§ **Data segment**:
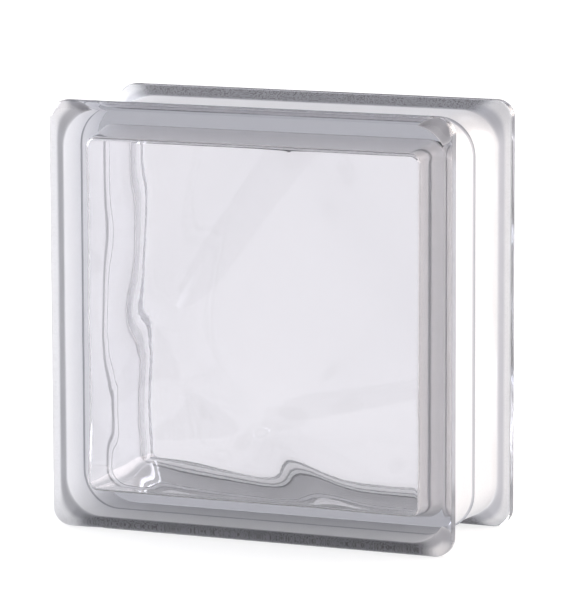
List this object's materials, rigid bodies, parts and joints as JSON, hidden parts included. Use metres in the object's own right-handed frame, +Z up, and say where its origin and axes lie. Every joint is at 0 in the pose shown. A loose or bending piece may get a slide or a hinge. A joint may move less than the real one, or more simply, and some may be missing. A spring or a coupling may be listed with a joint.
{
  "type": "glass block",
  "caption": "Square hollow glass building block: two pressed glass trays fused at a seam, with waved panes, edge lips and a mortar channel all round.",
  "frame": {"origin": "middle of the footprint, on the floor that the block stands on", "axes": "+X along the width, +Y through the block from the front face to the back face, +Z up"},
  "size_m": [0.19, 0.08, 0.19],
  "materials": {
    "glass": "clear pressed soda-lime glass, fire-polished, with a thin translucent white coat on the slopes and walls that the mortar grips"
  },
  "bodies": {
    "root": {"front_half": "glass", "back_half": "glass"}
  },
  "joints": []
}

§ **Directions**: Your task is to print the whole listing again exactly.

§ **Solved exercise**:
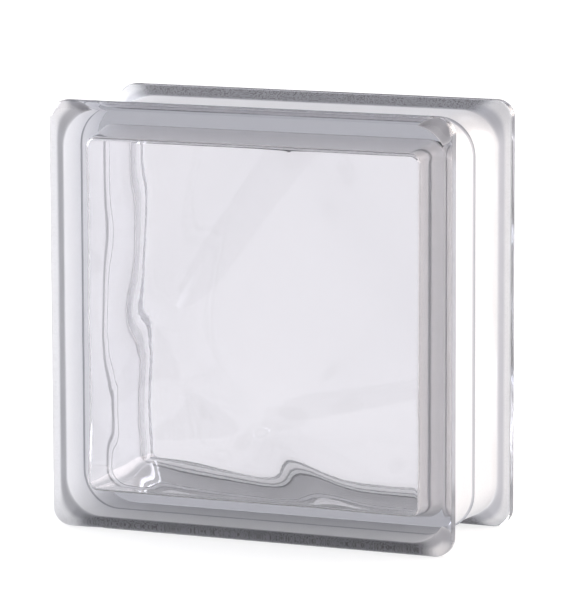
List this object's materials, rigid bodies, parts and joints as JSON, hidden parts included. Use metres in the object's own right-handed frame, +Z up, and say where its origin and axes lie. Every joint is at 0 in the pose shown. A loose or bending piece may get a slide or a hinge. A joint may move less than the real one, or more simply, and some may be missing. A spring or a coupling may be listed with a joint.
{
  "type": "glass block",
  "caption": "Square hollow glass building block: two pressed glass trays fused at a seam, with waved panes, edge lips and a mortar channel all round.",
  "frame": {"origin": "middle of the footprint, on the floor that the block stands on", "axes": "+X along the width, +Y through the block from the front face to the back face, +Z up"},
  "size_m": [0.19, 0.08, 0.19],
  "materials": {
    "glass": "clear pressed soda-lime glass, fire-polished, with a thin translucent white coat on the slopes and walls that the mortar grips"
  },
  "bodies": {
    "root": {"front_half": "glass", "back_half": "glass"}
  },
  "joints": []
}